Separate Media Consumption from Production Work

The first strategy I tried, a while back when I first started realizing the issue, was installing Leechblock on Firefox and blocking Facebook and Twitter from opening at all during the workday. If I wanted to visit those sites, I would have to use Safari, which I hid in the Applications folder. This ended up not working for three reasons:

  1. I was viewing the work I did online as “wasting time,” and not realizing its value;
  2. if, as I often did, I found myself needing an immediate answer to a pressing question and posted it on twitter (which also updates my Facebook status), I wouldn’t be able to check the links that friends would send me as answers to the problem, because Facebook was blocked;
  3. I was approaching it from an angle of punishing myself for being “bad.” Have you ever responded well to someone telling you you’re doing something horribly wrong? Didn’t think so.

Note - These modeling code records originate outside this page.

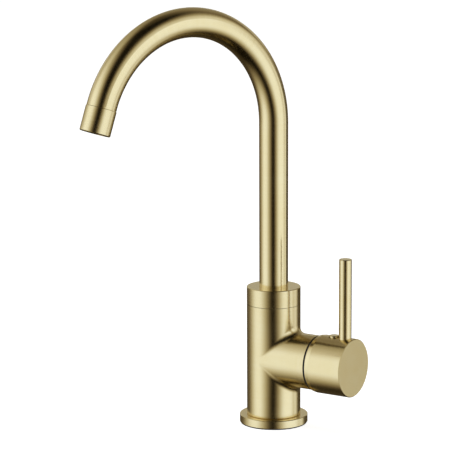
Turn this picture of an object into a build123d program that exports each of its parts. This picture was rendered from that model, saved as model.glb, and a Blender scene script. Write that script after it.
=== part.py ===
"""Single-lever basin mixer with a swivelling gooseneck spout and a side pin lever.

Millimetres, +Z up.  The origin is on the body axis at deck level.  The lever branch
points along +X, and the user stands on the -Y side.
"""
from math import cos, radians, sin, sqrt
import os

from build123d import *

os.makedirs("parts", exist_ok=True)

# ---------------------------------------------------------------- driving dimensions
# Base
GASKET_R = 25.3
GASKET_T = 0.8
FLANGE_R = 26.0
FLANGE_TOP = 6.9
FLANGE_EDGE = 0.35
BODY_EDGE = 0.5
FOOT_R = 18.0

# Body and lever branch
BODY_R = 20.5
BODY_TOP = 93.05
BRANCH_R = 20.8
BRANCH_Z = 51.5
BRANCH_END = 38.5
BRANCH_FILLET = 5.5
WALL_GAP = 0.05
SLIDE_GAP = 0.02
FINE_EDGE = 0.3

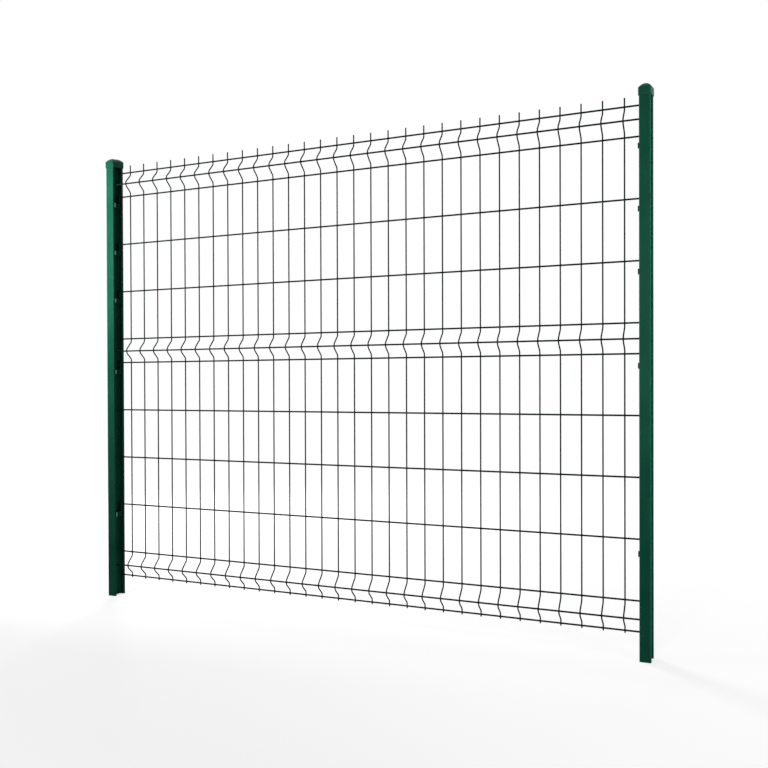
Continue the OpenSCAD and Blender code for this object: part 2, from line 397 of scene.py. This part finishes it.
path_yz = upright_path()
upright_line = np.column_stack([np.zeros(len(path_yz)), path_yz])
one_upright = wire_along(upright_line, np.array([1.0, 0, 0]), upright_d / 2)
upright_places = np.column_stack([upright_x, np.zeros(upright_count), np.zeros(upright_count)])
upright_wires = make_piece("upright_wires", *repeated(*one_upright, upright_places), wire_coat)
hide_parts("top_fold", "upper_mesh", "middle_fold", "lower_mesh", "bottom_fold")

# The cross wires. Fourteen straight steel wires of 6 mm run from groove to groove
# behind the uprights. Three hold each fold, one of them inside its point, and the
# others lie 200 mm apart between the folds.
cross_steps = 32
fold_rows = np.array([z + k * 2 * fold_pitch for z in fold_z for k in (0, 1)])
open_rows = np.array([fold_z[below] + 2 * fold_pitch + k * row_pitch
                      for below, k in ((0, 1), (0, 2), (0, 3), (1, 1), (1, 2))])
flat_rows = np.sort(np.concatenate([fold_rows, open_rows]))


def point_middle(z):
    """The middle of the bend at a fold's point, as (y, z), and the direction into the fold."""
    middle = z + fold_pitch
    tip = np.array([upright_y - fold_depth, middle - fold_drop])
    down = np.array([upright_y, middle - fold_height / 2]) - tip
    up = np.array([upright_y, middle + fold_height / 2]) - tip
    inward = down / np.linalg.norm(down) + up / np.linalg.norm(up)
    half = np.linalg.norm(inward) / 2
    inward /= np.linalg.norm(inward)
    return tip + inward * point_radius * (1 / (1 - half ** 2) ** 0.5 - 1), inward


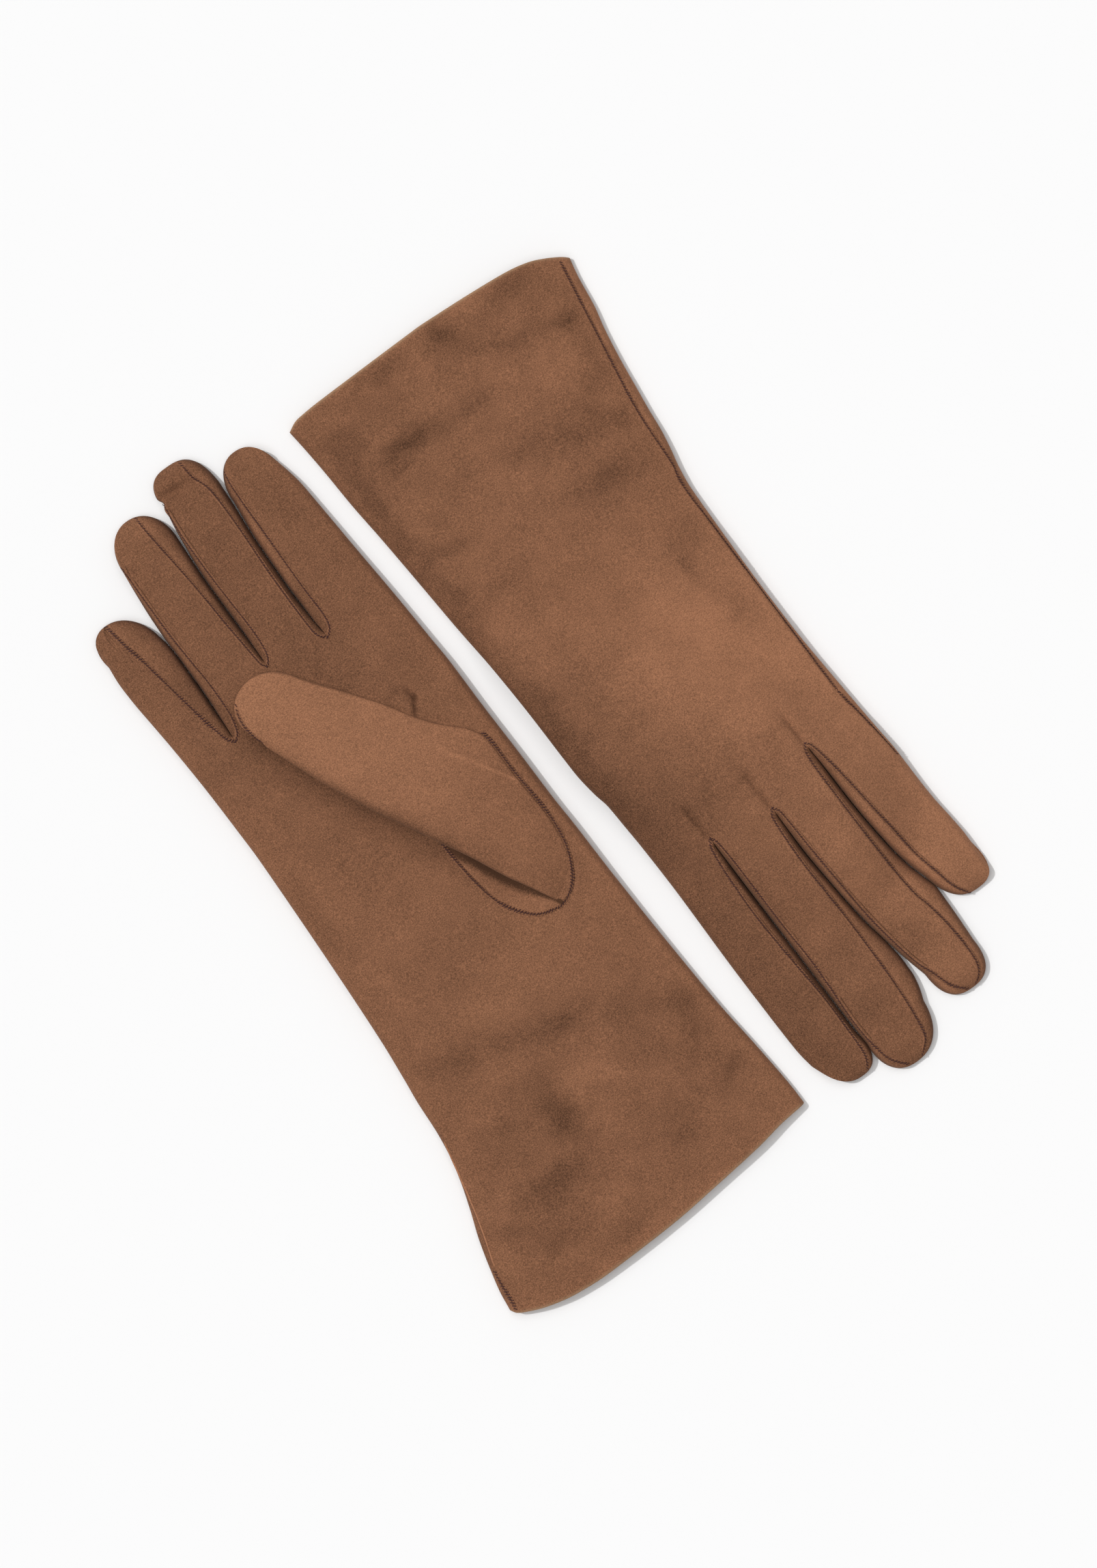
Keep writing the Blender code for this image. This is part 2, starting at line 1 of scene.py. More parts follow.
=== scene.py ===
"""The looks of a pair of suede gloves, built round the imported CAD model.

Every shape is given in its glove's own frame, in millimetres: x across, from the little finger (-) to the
index finger (+); y along, towards the fingertips; z up. Upper and under are a glove's two sides as it lies.
"""

import json
import math

import bpy
import numpy as np
from mathutils import Matrix, Vector
from mathutils.bvhtree import BVHTree


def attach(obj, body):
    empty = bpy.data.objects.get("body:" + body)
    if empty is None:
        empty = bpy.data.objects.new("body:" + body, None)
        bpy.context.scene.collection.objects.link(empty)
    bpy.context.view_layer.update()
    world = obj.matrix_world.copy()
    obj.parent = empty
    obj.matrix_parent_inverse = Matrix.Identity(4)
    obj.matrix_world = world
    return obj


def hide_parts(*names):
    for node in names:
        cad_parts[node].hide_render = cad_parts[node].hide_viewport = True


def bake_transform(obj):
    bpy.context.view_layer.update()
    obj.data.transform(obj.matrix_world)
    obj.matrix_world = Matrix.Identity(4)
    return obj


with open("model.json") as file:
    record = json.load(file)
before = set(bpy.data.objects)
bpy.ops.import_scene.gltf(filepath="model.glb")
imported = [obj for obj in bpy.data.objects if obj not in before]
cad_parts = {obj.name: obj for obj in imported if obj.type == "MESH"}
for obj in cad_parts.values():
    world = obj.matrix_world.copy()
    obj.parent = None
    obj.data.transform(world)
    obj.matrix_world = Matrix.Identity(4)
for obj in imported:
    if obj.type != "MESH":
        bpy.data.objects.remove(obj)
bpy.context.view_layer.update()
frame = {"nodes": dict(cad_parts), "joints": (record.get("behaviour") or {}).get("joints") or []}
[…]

This time, I decided to honor the value that Media Consumption brings to my life and my business, but accept that, in order to maintain my focus, I needed to create a distinct environment for web surfing that was separate from the environment that I use for production work. So, taking a tip from my previous experience, I installed Google Chrome on my Macbook (honestly, I hate Safari – sorry, I do), and put it directly under the Firefox icon in my dock. When I’m in production mode (building websites, updating projects in Basecamp, etc.), I’m using Firefox; when I want to surf the web or check out an interesting link, I use Chrome, and I close out of the browser when I’m done.

It sounds like an odd and rather obvious thing to do, but I have to say that in only three days of trying this, I’ve felt less stressed out, and felt more accomplished at the end of every single day. Plus – and this is a great bonus – I have been getting more joy out of my work than I can honestly say I’ve felt in months.

It’s amazing what a simple shift in perspective can accomplish.